- [Information shown]
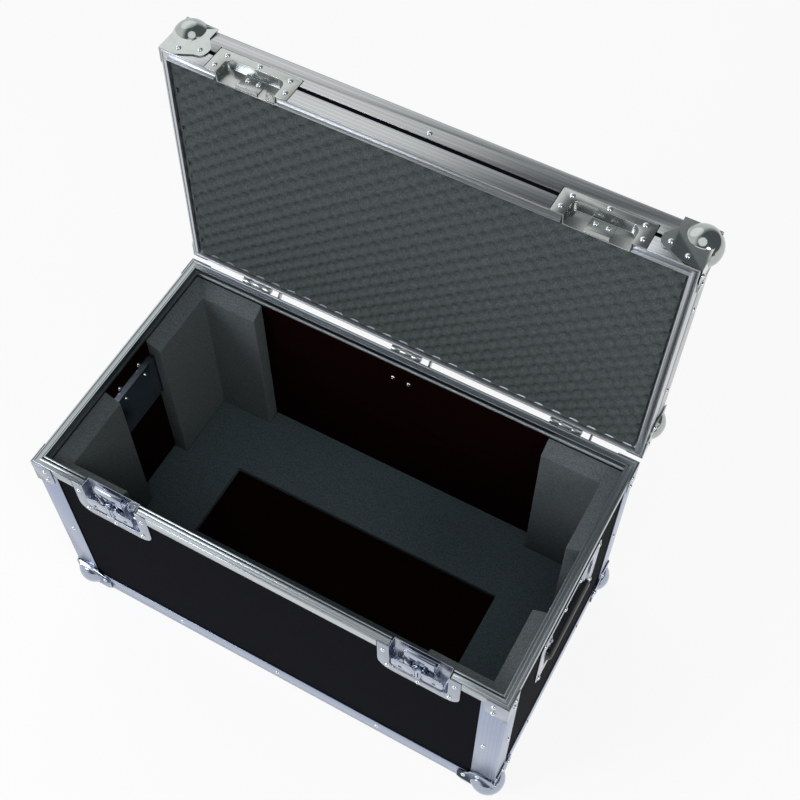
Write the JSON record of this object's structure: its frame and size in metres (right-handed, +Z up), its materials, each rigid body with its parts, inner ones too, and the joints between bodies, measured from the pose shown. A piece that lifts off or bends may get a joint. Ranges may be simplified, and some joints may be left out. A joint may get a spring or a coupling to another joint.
{
  "type": "amplifier head flight case",
  "caption": "Flight case for an amplifier head: foam-lined plywood box in aluminium edging, hinged lid, butterfly latches, sprung end handles and ball corners.",
  "frame": {"origin": "middle of the underside of the floor panel", "axes": "+Z up, -Y out of the front with the latches, +X to the right seen from the front"},
  "size_m": [0.66, 0.4427, 0.6928],
  "materials": {
    "laminate": "fine textured black laminate on plywood",
    "ply": "dark stained plywood",
    "extrusion": "satin anodised with fine lengthwise lines",
    "zinc": "bright zinc plated pressed steel",
    "chrome": "bright plated steel rod",
    "rubber": "matt moulded",
    "foam": "open cell charcoal foam"
  },
  "bodies": {
    "case": {"back_panel": "laminate", "ball_corner_back_left": "zinc", "ball_corner_back_right": "zinc", "ball_corner_front_left": "zinc", "ball_corner_front_right": "zinc", "base_front_rim": "extrusion", "base_rim": "extrusion", "bottom_angles": "extrusion", "corner_angle_back_left": "extrusion", "corner_angle_back_right": "extrusion", "corner_angle_front_left": "extrusion", "corner_angle_front_right": "extrusion", "floor_board": "ply", "floor_foam": "foam", "floor_panel": "laminate", "foam_pad_back_left": "foam", "foam_pad_back_right": "foam", "foam_pad_front_left": "foam", "foam_pad_front_right": "foam", "front_panel": "laminate", "left_handle_dish": "zinc", "left_hinge_base_leaf": "zinc", "left_latch_dish": "zinc", "left_panel": "laminate", "middle_hinge_base_leaf": "zinc", "right_handle_dish": "zinc", "right_hinge_base_leaf": "zinc", "right_latch_dish": "zinc", "right_panel": "laminate", "rim_brace_back_left": "zinc", "rim_brace_back_right": "zinc", "rim_brace_front_left": "zinc", "rim_brace_front_right": "zinc"},
    "lid": {"left_hinge_lid_leaf": "zinc", "left_lid_latch_dish": "zinc", "lid_ball_corner_back_left": "zinc", "lid_ball_corner_back_right": "zinc", "lid_ball_corner_front_left": "zinc", "lid_ball_corner_front_right": "zinc", "lid_foam": "foam", "lid_front_rim": "extrusion", "lid_rim": "extrusion", "lid_top_angles": "extrusion", "lid_top_panel": "laminate", "lid_walls": "laminate", "middle_hinge_lid_leaf": "zinc", "right_hinge_lid_leaf": "zinc", "right_lid_latch_dish": "zinc"},
    "left_knob": {"left_latch_knob": "zinc"},
    "left_hook": {"left_latch_hook": "zinc"},
    "left_knob_left_wing": {"left_latch_left_wing": "zinc"},
    "left_knob_right_wing": {"left_latch_right_wing": "zinc"},
    "left_handle": {"left_handle_bail": "chrome", "left_handle_grip": "rubber"},
    "right_knob": {"right_latch_knob": "zinc"},
    "right_hook": {"right_latch_hook": "zinc"},
    "right_knob_left_wing": {"right_latch_left_wing": "zinc"},
    "right_knob_right_wing": {"right_latch_right_wing": "zinc"},
    "right_handle": {"right_handle_bail": "chrome", "right_handle_grip": "rubber"}
  },
  "joints": [
    {"name": "lid_hinge", "type": "hinge", "parent": "case", "child": "lid", "pos_m": [0, 0.1795, 0.3185], "axis": [1, 0, 0], "range_deg": [0, 92]},
    {"name": "left_latch_twist", "type": "hinge", "parent": "case", "child": "left_knob", "pos_m": [-0.209, -0.175, 0.2925], "axis": [0, 1, 0], "range_deg": [0, 180]},
    {"name": "left_hook_draw", "type": "slide", "parent": "case", "child": "left_hook", "axis": [0, 0.5735, -0.8192], "range_m": [0, 0.0061]},
    {"name": "left_left_wing_fold", "type": "hinge", "parent": "left_knob", "child": "left_knob_left_wing", "pos_m": [-0.2126, -0.1785, 0.2925], "axis": [0, 0, 1], "range_deg": [0, 88]},
    {"name": "left_right_wing_fold", "type": "hinge", "parent": "left_knob", "child": "left_knob_right_wing", "pos_m": [-0.2054, -0.1785, 0.2925], "axis": [0, 0, -1], "range_deg": [0, 88]},
    {"name": "right_latch_twist", "type": "hinge", "parent": "case", "child": "right_knob", "pos_m": [0.209, -0.175, 0.2925], "axis": [0, 1, 0], "range_deg": [0, 180]},
    {"name": "right_hook_draw", "type": "slide", "parent": "case", "child": "right_hook", "axis": [0, 0.5735, -0.8192], "range_m": [0, 0.0061]},
    {"name": "right_left_wing_fold", "type": "hinge", "parent": "right_knob", "child": "right_knob_left_wing", "pos_m": [0.2054, -0.1785, 0.2925], "axis": [0, 0, 1], "range_deg": [0, 88]},
    {"name": "right_right_wing_fold", "type": "hinge", "parent": "right_knob", "child": "right_knob_right_wing", "pos_m": [0.2126, -0.1785, 0.2925], "axis": [0, 0, -1], "range_deg": [0, 88]},
    {"name": "left_handle_swing", "type": "hinge", "parent": "case", "child": "left_handle", "pos_m": [-0.3155, 0, 0.2575], "axis": [0, 1, 0], "range_deg": [0, 90], "stiffness_Nm_per_rad": 0.3, "springref_deg": -28.65},
    {"name": "right_handle_swing", "type": "hinge", "parent": "case", "child": "right_handle", "pos_m": [0.3155, 0, 0.2575], "axis": [0, -1, 0], "range_deg": [0, 90], "stiffness_Nm_per_rad": 0.3, "springref_deg": -28.65}
  ],
  "couplings": [
    {"joint": "left_hook_draw", "follows": "left_latch_twist", "m_per_rad": 0.0019427},
    {"joint": "right_hook_draw", "follows": "right_latch_twist", "m_per_rad": 0.0019427}
  ]
}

- [Your goal]
Emit the full listing verbatim.

- [Exercise response]
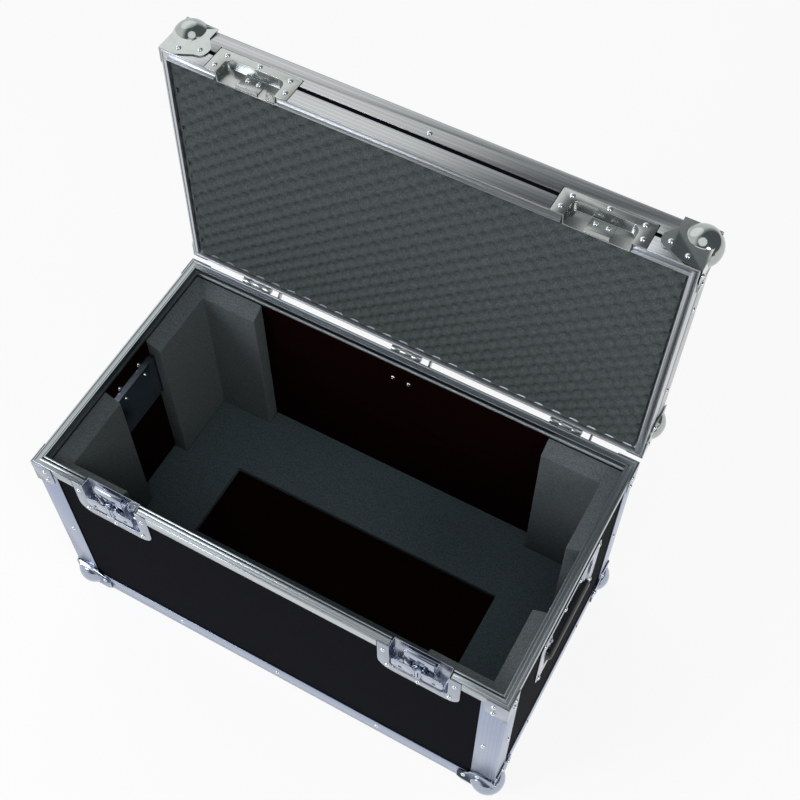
Write the JSON record of this object's structure: its frame and size in metres (right-handed, +Z up), its materials, each rigid body with its parts, inner ones too, and the joints between bodies, measured from the pose shown. A piece that lifts off or bends may get a joint. Ranges may be simplified, and some joints may be left out. A joint may get a spring or a coupling to another joint.
{
  "type": "amplifier head flight case",
  "caption": "Flight case for an amplifier head: foam-lined plywood box in aluminium edging, hinged lid, butterfly latches, sprung end handles and ball corners.",
  "frame": {"origin": "middle of the underside of the floor panel", "axes": "+Z up, -Y out of the front with the latches, +X to the right seen from the front"},
  "size_m": [0.66, 0.4427, 0.6928],
  "materials": {
    "laminate": "fine textured black laminate on plywood",
    "ply": "dark stained plywood",
    "extrusion": "satin anodised with fine lengthwise lines",
    "zinc": "bright zinc plated pressed steel",
    "chrome": "bright plated steel rod",
    "rubber": "matt moulded",
    "foam": "open cell charcoal foam"
  },
  "bodies": {
    "case": {"back_panel": "laminate", "ball_corner_back_left": "zinc", "ball_corner_back_right": "zinc", "ball_corner_front_left": "zinc", "ball_corner_front_right": "zinc", "base_front_rim": "extrusion", "base_rim": "extrusion", "bottom_angles": "extrusion", "corner_angle_back_left": "extrusion", "corner_angle_back_right": "extrusion", "corner_angle_front_left": "extrusion", "corner_angle_front_right": "extrusion", "floor_board": "ply", "floor_foam": "foam", "floor_panel": "laminate", "foam_pad_back_left": "foam", "foam_pad_back_right": "foam", "foam_pad_front_left": "foam", "foam_pad_front_right": "foam", "front_panel": "laminate", "left_handle_dish": "zinc", "left_hinge_base_leaf": "zinc", "left_latch_dish": "zinc", "left_panel": "laminate", "middle_hinge_base_leaf": "zinc", "right_handle_dish": "zinc", "right_hinge_base_leaf": "zinc", "right_latch_dish": "zinc", "right_panel": "laminate", "rim_brace_back_left": "zinc", "rim_brace_back_right": "zinc", "rim_brace_front_left": "zinc", "rim_brace_front_right": "zinc"},
    "lid": {"left_hinge_lid_leaf": "zinc", "left_lid_latch_dish": "zinc", "lid_ball_corner_back_left": "zinc", "lid_ball_corner_back_right": "zinc", "lid_ball_corner_front_left": "zinc", "lid_ball_corner_front_right": "zinc", "lid_foam": "foam", "lid_front_rim": "extrusion", "lid_rim": "extrusion", "lid_top_angles": "extrusion", "lid_top_panel": "laminate", "lid_walls": "laminate", "middle_hinge_lid_leaf": "zinc", "right_hinge_lid_leaf": "zinc", "right_lid_latch_dish": "zinc"},
    "left_knob": {"left_latch_knob": "zinc"},
    "left_hook": {"left_latch_hook": "zinc"},
    "left_knob_left_wing": {"left_latch_left_wing": "zinc"},
    "left_knob_right_wing": {"left_latch_right_wing": "zinc"},
    "left_handle": {"left_handle_bail": "chrome", "left_handle_grip": "rubber"},
    "right_knob": {"right_latch_knob": "zinc"},
    "right_hook": {"right_latch_hook": "zinc"},
    "right_knob_left_wing": {"right_latch_left_wing": "zinc"},
    "right_knob_right_wing": {"right_latch_right_wing": "zinc"},
    "right_handle": {"right_handle_bail": "chrome", "right_handle_grip": "rubber"}
  },
  "joints": [
    {"name": "lid_hinge", "type": "hinge", "parent": "case", "child": "lid", "pos_m": [0, 0.1795, 0.3185], "axis": [1, 0, 0], "range_deg": [0, 92]},
    {"name": "left_latch_twist", "type": "hinge", "parent": "case", "child": "left_knob", "pos_m": [-0.209, -0.175, 0.2925], "axis": [0, 1, 0], "range_deg": [0, 180]},
    {"name": "left_hook_draw", "type": "slide", "parent": "case", "child": "left_hook", "axis": [0, 0.5735, -0.8192], "range_m": [0, 0.0061]},
    {"name": "left_left_wing_fold", "type": "hinge", "parent": "left_knob", "child": "left_knob_left_wing", "pos_m": [-0.2126, -0.1785, 0.2925], "axis": [0, 0, 1], "range_deg": [0, 88]},
    {"name": "left_right_wing_fold", "type": "hinge", "parent": "left_knob", "child": "left_knob_right_wing", "pos_m": [-0.2054, -0.1785, 0.2925], "axis": [0, 0, -1], "range_deg": [0, 88]},
    {"name": "right_latch_twist", "type": "hinge", "parent": "case", "child": "right_knob", "pos_m": [0.209, -0.175, 0.2925], "axis": [0, 1, 0], "range_deg": [0, 180]},
    {"name": "right_hook_draw", "type": "slide", "parent": "case", "child": "right_hook", "axis": [0, 0.5735, -0.8192], "range_m": [0, 0.0061]},
    {"name": "right_left_wing_fold", "type": "hinge", "parent": "right_knob", "child": "right_knob_left_wing", "pos_m": [0.2054, -0.1785, 0.2925], "axis": [0, 0, 1], "range_deg": [0, 88]},
    {"name": "right_right_wing_fold", "type": "hinge", "parent": "right_knob", "child": "right_knob_right_wing", "pos_m": [0.2126, -0.1785, 0.2925], "axis": [0, 0, -1], "range_deg": [0, 88]},
    {"name": "left_handle_swing", "type": "hinge", "parent": "case", "child": "left_handle", "pos_m": [-0.3155, 0, 0.2575], "axis": [0, 1, 0], "range_deg": [0, 90], "stiffness_Nm_per_rad": 0.3, "springref_deg": -28.65},
    {"name": "right_handle_swing", "type": "hinge", "parent": "case", "child": "right_handle", "pos_m": [0.3155, 0, 0.2575], "axis": [0, -1, 0], "range_deg": [0, 90], "stiffness_Nm_per_rad": 0.3, "springref_deg": -28.65}
  ],
  "couplings": [
    {"joint": "left_hook_draw", "follows": "left_latch_twist", "m_per_rad": 0.0019427},
    {"joint": "right_hook_draw", "follows": "right_latch_twist", "m_per_rad": 0.0019427}
  ]
}